Vasseur: Leclerc’s Abu Dhabi ‘experiment’ won’t steer Ferrari’s 2026 path
Ferrari wasn’t reading tea leaves in Yas Marina. Fred Vasseur made that clear when asked if Charles Leclerc’s late-season setup gambit in Abu Dhabi would nudge Maranello’s thinking for Project 678, the Scuderia’s first car for Formula 1’s 2026 reset.
Short answer: no.
Leclerc ran what the team described as an “experimental” configuration at the 2025 finale and hustled a McLaren all night on his way to fourth. But Vasseur isn’t about to draw straight lines from 2025 to a rules revolution. With 50 percent electrical power, sustainable fuels and active aero about to tear up the playbook, he says the new Ferrari demands a clean-sheet mindset.
“The philosophy is completely different,” Vasseur told reporters. “Half the car won’t be the same.” In other words, anything learned about tyre behaviour and balance windows on the current breed is only loosely transferable. The 2026 machine will have new problems to solve—and, crucially, new opportunities.
That didn’t stop Ferrari from pushing the envelope at Yas Marina. The “experiment” came after a rocky start to the weekend, Vasseur admitted, the kind that’s defined much of the current era: when you miss your Friday baseline, you don’t drop a couple of places—you fall off a cliff.
“This season it happened a few times that the initial set-up wasn’t there on Friday morning,” he said. “From P4 or P5 you can quickly find yourself P14. We’re talking tenths, but it becomes a drama in terms of position.” Abu Dhabi was a case in point. The team recovered well enough to put Leclerc in the fight, but the lost time meant leaving “a few hundredths” scattered across a handful of corners. In this field, that’s the difference between the front row and the third.
Tyres were the constant knife-edge through the middle of 2025, too. Tracks like Mexico rewarded those who tiptoed through out-laps just so, where two or three kilometres per hour on tyre warm-up could make or break a qualifying lap. It’s the thin margin the sport now lives in—and one Vasseur says he enjoys, as a fan, even if it makes weekends brutal for teams.

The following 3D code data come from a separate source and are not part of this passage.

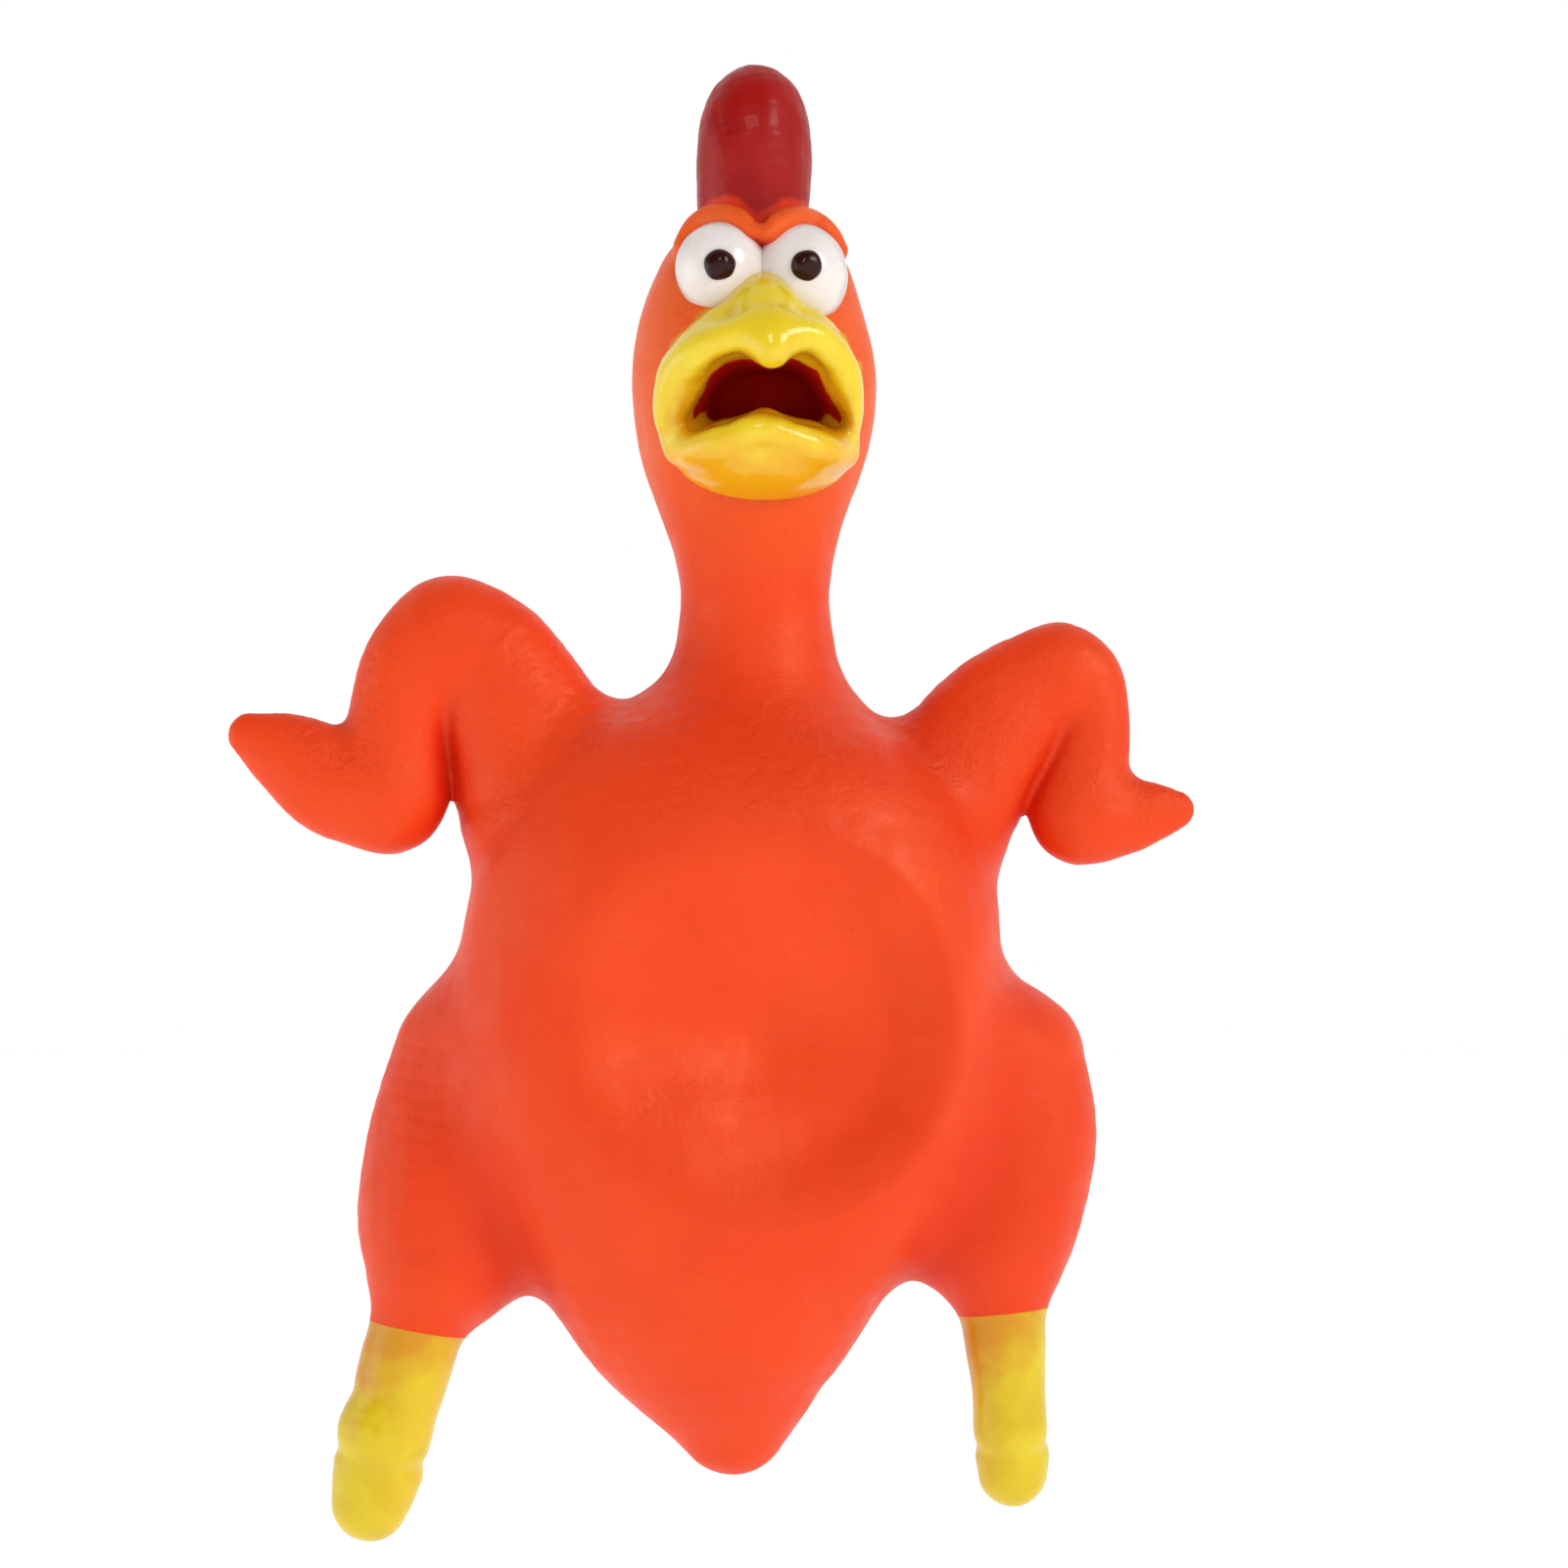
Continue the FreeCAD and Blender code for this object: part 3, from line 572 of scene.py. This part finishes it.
class Shader:
    """A node material on one Principled shader, with short helpers."""

    def __init__(self, name):
        self.material = bpy.data.materials.new(name)
        self.material.use_nodes = True
        self.tree = self.material.node_tree
        self.nodes = self.tree.nodes
        self.links = self.tree.links
        self.main = self.nodes["Principled BSDF"]
        self.place = self.nodes.new("ShaderNodeTexCoord").outputs["Object"]

    def set(self, **values):
        """Sets the shader's sockets, named with _ for a space."""
        for name, value in values.items():
            self.main.inputs[name.replace("_", " ")].default_value = value

    def noise(self, scale, detail=3.0, roughness=0.55, distortion=0.0):
        """Noise whose scale is in bumps per metre."""
        node = self.nodes.new("ShaderNodeTexNoise")
        values = {"Scale": scale, "Detail": detail, "Roughness": roughness, "Distortion": distortion}
        for name, value in values.items():
            node.inputs[name].default_value = value
        self.links.new(self.place, node.inputs["Vector"])
        return node.outputs["Fac"]

    def mark(self, name):
        """One of the marks that a mesh carries on its vertices."""
        node = self.nodes.new("ShaderNodeAttribute")
        node.attribute_name = name
        return node.outputs["Fac"]

    def span(self, value, low, high, out_low=0.0, out_high=1.0):
        return map_range(self.tree, value, low, high, out_low, out_high)

    def math(self, operation, a, b):
        node = self.nodes.new("ShaderNodeMath")
        node.operation = operation
        for socket, value in zip(node.inputs, (a, b)):
            if isinstance(value, (int, float)):
                socket.default_value = value
            else:
                self.links.new(value, socket)
        return node.outputs["Value"]

    def mix(self, share, first, second):
        node = self.nodes.new("ShaderNodeMix")
        node.data_type = "RGBA"
        self.links.new(share, node.inputs["Factor"])
        for name, value in (("A", first), ("B", second)):
            socket = [s for s in node.inputs if s.name == name and s.type == "RGBA"][0]
            if isinstance(value, tuple):
                socket.default_value = (*value, 1.0)
            else:
                self.links.new(value, socket)
        return [s for s in node.outputs if s.type == "RGBA"][0]

    def colour(self, value):
        self.links.new(value, self.main.inputs["Base Color"])

    def roughness(self, value):
        self.links.new(value, self.main.inputs["Roughness"])

    def bump(self, height, strength, distance, below=None):
        node = self.nodes.new("ShaderNodeBump")
        node.inputs["Strength"].default_value = strength
        node.inputs["Distance"].default_value = distance
        self.links.new(height, node.inputs["Height"])
        if below is not None:
            self.links.new(below, node.inputs["Normal"])
        self.links.new(node.outputs["Normal"], self.main.inputs["Normal"])
        return node.outputs["Normal"]


def latex_material():
    """Orange-red moulded latex: satin, a little translucent, with fine plucked-skin relief."""
    skin = Shader("latex_skin")
    skin.set(Metallic=0.0, IOR=1.45, Specular_IOR_Level=0.65, Specular_Tint=(1.0, 0.62, 0.38, 1.0),
             Subsurface_Weight=0.12, Subsurface_Radius=(1.0, 0.22, 0.05), Subsurface_Scale=0.003)
    cloudy = skin.span(skin.noise(38.0, 3.0), 0.35, 0.65)
    tone = skin.mix(cloudy, (0.80, 0.044, 0.004), (0.85, 0.060, 0.007))
    head = skin.mark("head")
    tone = skin.mix(head, tone, (0.84, 0.105, 0.012))
    # Painted shade: darker, deeper red in folds and creases, where shade falls.
    crease_shade = skin.span(skin.mark("crease_shade"), 0.05, 0.85)
    tone = skin.mix(crease_shade, tone, (0.70, 0.020, 0.002))
    speckle = skin.span(skin.noise(900.0, 2.0), 0.62, 0.74, 0.0, 0.35)
    tone = skin.mix(speckle, tone, (0.72, 0.036, 0.004))
    skin.colour(skin.mix(skin.mark("spill"), tone, (0.70, 0.46, 0.016)))
    skin.roughness(skin.span(skin.noise(260.0, 4.0), 0.3, 0.7, 0.42, 0.58))
    ripples = skin.noise(430.0, 3.0, 0.6, 0.8)
    plucked = skin.math("MULTIPLY", ripples, skin.mark("pluck"))
    first = skin.bump(plucked, 0.55, 0.0009)
    skin.bump(skin.noise(1500.0, 3.0, 0.6), 0.16, 0.0004, first)
    return skin.material


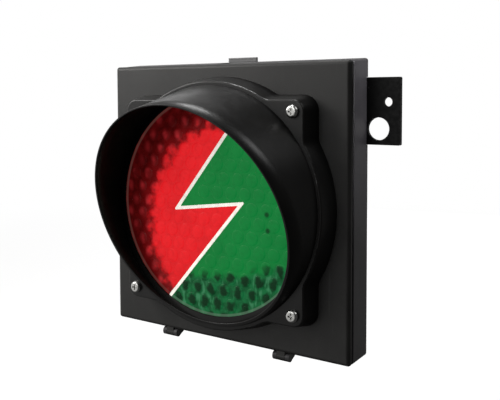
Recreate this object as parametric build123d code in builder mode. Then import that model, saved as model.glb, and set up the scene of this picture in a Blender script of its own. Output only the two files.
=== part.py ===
"""Single-aspect LED traffic signal head: a shallow square housing with a door hinged along its
bottom edge, a round cut-away visor screwed to the door, a split red and green lens and a steel
wall bracket let into the back.

Frame: millimetres, +Z up, the lens looks along -Y, so the viewer's right is +X.
Origin: on the lens axis, in the flat rear face of the housing.
"D" in a name is the distance in front of that rear face, so D = -Y.
Names ending in R are radii, in T thicknesses, in W widths, in H heights.
"""
from build123d import *
import math
import os

os.makedirs("parts", exist_ok=True)

# ---------------------------------------------------------------- driving dimensions
RUN = 0.05              # radial running clearance

# housing and door
SIDE = 165.0            # square housing and door, side length
CORNER_R = 1.6          # corner radius of housing and door seen from the front
WALL = 3.0              # housing wall and back
HOUSING_D = 19.0        # depth of the rear housing
ROOF_RISE = 1.8         # the roof of the rear housing is this much higher at the back
RIM_W = 10.0            # width of the housing's front rim
RIM_T = 3.0
BACK_RIB_H = 3.0        # cross ribs on the inside of the back
GAP = 2.0               # shadow gap between housing and door, filled inside by the gasket
GASKET_SIDE = SIDE - 13.0
GASKET_W = 3.0
DOOR_T = 3.0
DOOR_BACK = HOUSING_D + GAP
DOOR_FRONT = DOOR_BACK + DOOR_T
DOOR_BORE_R = 60.0      # round opening in the door
SKIRT_H = 4.0           # depth of the locating skirt behind the door
SKIRT_T = 2.0
SKIRT_BACK = DOOR_BACK - SKIRT_H
SKIRT_SIDE = SIDE - 2 * RIM_W - 1.0
DOOR_RIB_H = 2.5

# visor
FLANGE_H = 13.0         # visor flange, height in front of the door
FLANGE_FRONT = DOOR_FRONT + FLANGE_H
FLANGE_BASE_R = 75.0
FLANGE_DRAFT = 12.0     # draft angle of the flange's outside
FLANGE_BORE_R = 69.3    # bore of the visor flange behind its lip
LIP_R = 64.5            # clear radius in front of the lens
LIP_T = 1.3
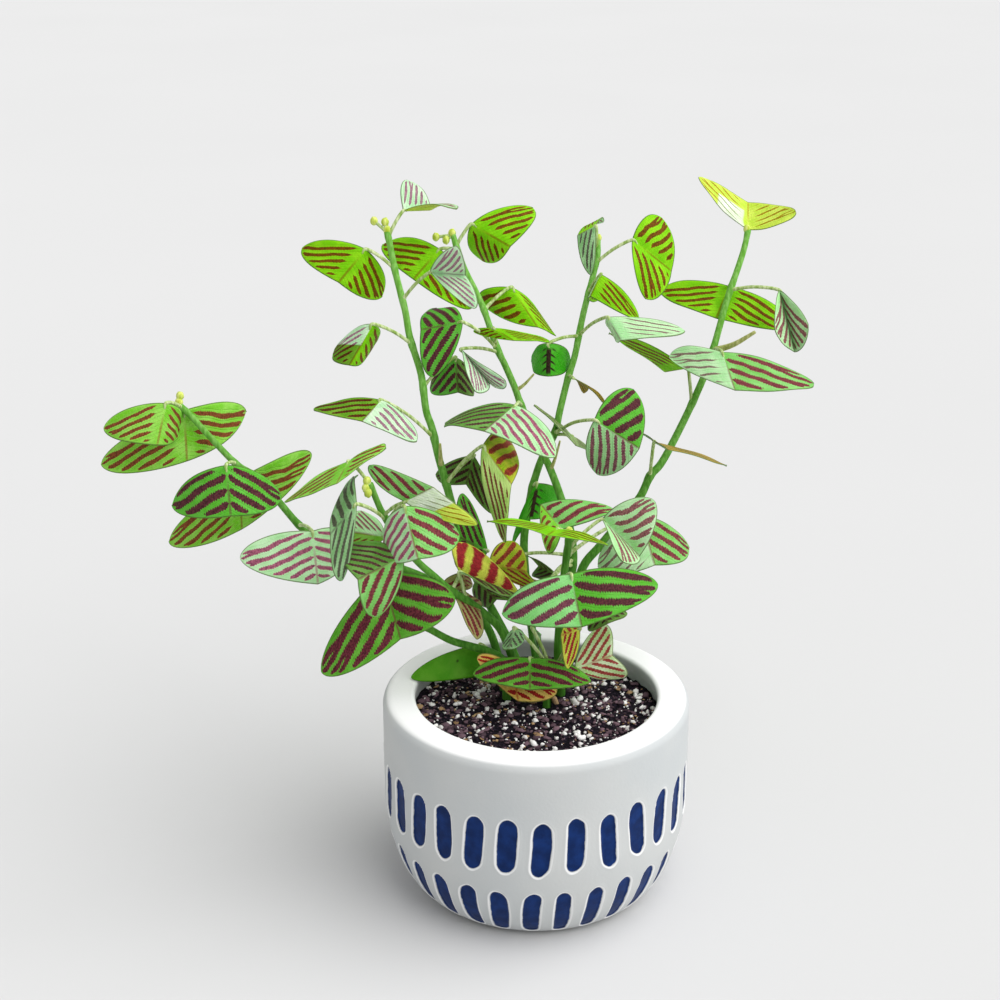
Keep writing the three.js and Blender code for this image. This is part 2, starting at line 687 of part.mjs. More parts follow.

All of which explains Ferrari’s approach to 2026: aggressive, methodical and very much its own thing. Project 678 will be unveiled on January 23, three days before teams head into a behind-closed-doors running window in Barcelona. Ferrari plans to bring a launch-spec car to Spain to validate the big architectural choices—engine packaging, cooling and the sophisticated new electronics that come with the hybrid overhaul—before unleashing a B-spec for the final two tests in Bahrain in February.
Under the skin, the paddock expects Ferrari to go pushrod at both ends for 2026. If confirmed, it would be the first time since 2010 that a Ferrari F1 car has used a rear pushrod layout—an interesting swing in geometry as teams chase aero efficiency around active elements and a rebalanced power unit. Rivals are tipped to follow similar suspension thinking, hinting at a broad concept trend as everyone chases the same new targets.
It’s sensible, then, that Vasseur doesn’t over-index on what Leclerc felt in Abu Dhabi—there’s just not enough carryover. The 2026 car will flex its chassis and aero in ways that simply weren’t possible before, with the power unit’s deployment and energy management becoming central to lap time. What mattered in 2025—tiny windows for tyres, the tyranny of the out-lap, one-tenth swings that decide whether your Sunday’s a charge or a trudge—won’t disappear. But the priority list will change.
For Ferrari, the assignment is straightforward to write and fiendishly hard to execute: launch a car that works out of the box, and keep the development drum beating. The team has two race-winning drivers to feed and a winter to get right. Leclerc looked racy enough in Abu Dhabi to justify the risk; it just won’t be the compass for what’s coming next.